Apart from the tension between image and item pages there is another potential problem with presenting archive material outside of the archival context. We’re taking records that were created as members of a hierarchy, and reusing them in a site where navigation is driven by topics. We’re taking items out of a tree and expecting them to work well in a web. Or rather, we’re taking some items out of a tree – the pilot material is not the whole archive. We think that this will work for the pilot material, but that assumption is one that needs testing with user research as the pilot develops and starts to be used.
The four “focus of attention” assertions made above are hypotheses for user testing once the pilot is ready. Possible outcomes could be that a single set of templates might not be enough to cover all these cases or that we might need to compromise the UX in one direction. User types can range widely from a layperson who happens to be just a bit curious on the subject to a seasoned researcher. A single UX/UI approach to very different information needs might be possible, and might be achieved only after a few cycles of design and user testing.
Footnotes – IIIF implementation
 In IIIF terms, there could be one manifest for each of these three archival records, and each manifest would contain one canvas annotated by the same image in each case. We could use IIIF fragment selectors to crop the image differently in the three cases, but this would hurt the user’s experience of looking at the object. Although there are three catalogue records, it’s really just one object, it’s really just one manifest. Here, three catalogue records might all point to different parts of the same IIIF manifest, because the IIIF manifest is modelling the physical object, the sheet of drawing paper.
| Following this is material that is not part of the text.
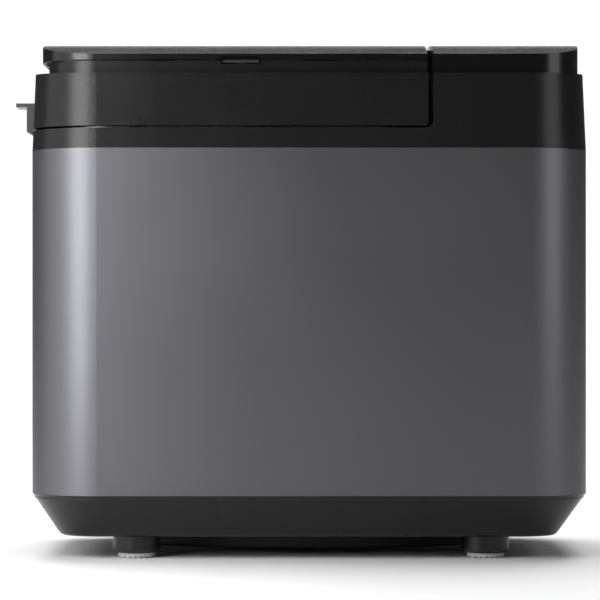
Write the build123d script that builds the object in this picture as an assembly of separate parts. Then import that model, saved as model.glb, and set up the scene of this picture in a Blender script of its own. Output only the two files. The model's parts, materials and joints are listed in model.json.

 A 300 page book and a 73-image set of photographs are both described by IIIF manifests and rendered in a viewer. IIIF gives us extra presentation metadata to help convey the bookness of the first object – enough information about pagination to ensure a reading experience is an accurate representation of the physical object in a viewer that observes IIIF viewing hints. But the decision about the individuality of an image within a sequence is an information architecture and user experience decision, made in two steps: when modelling the objects in IIIF, and when deciding how to render them to the user.
 In IIIF terms, each of the canvases of each manuscript of the Newton Papers could be the carrier for content linked via the mechanism of annotation. Transcription, commentary, tags, citations, links outbound and inbound, descriptions – these are all content that a web page for a single image could convey to the user, and also content that we might want to capture from users on that page.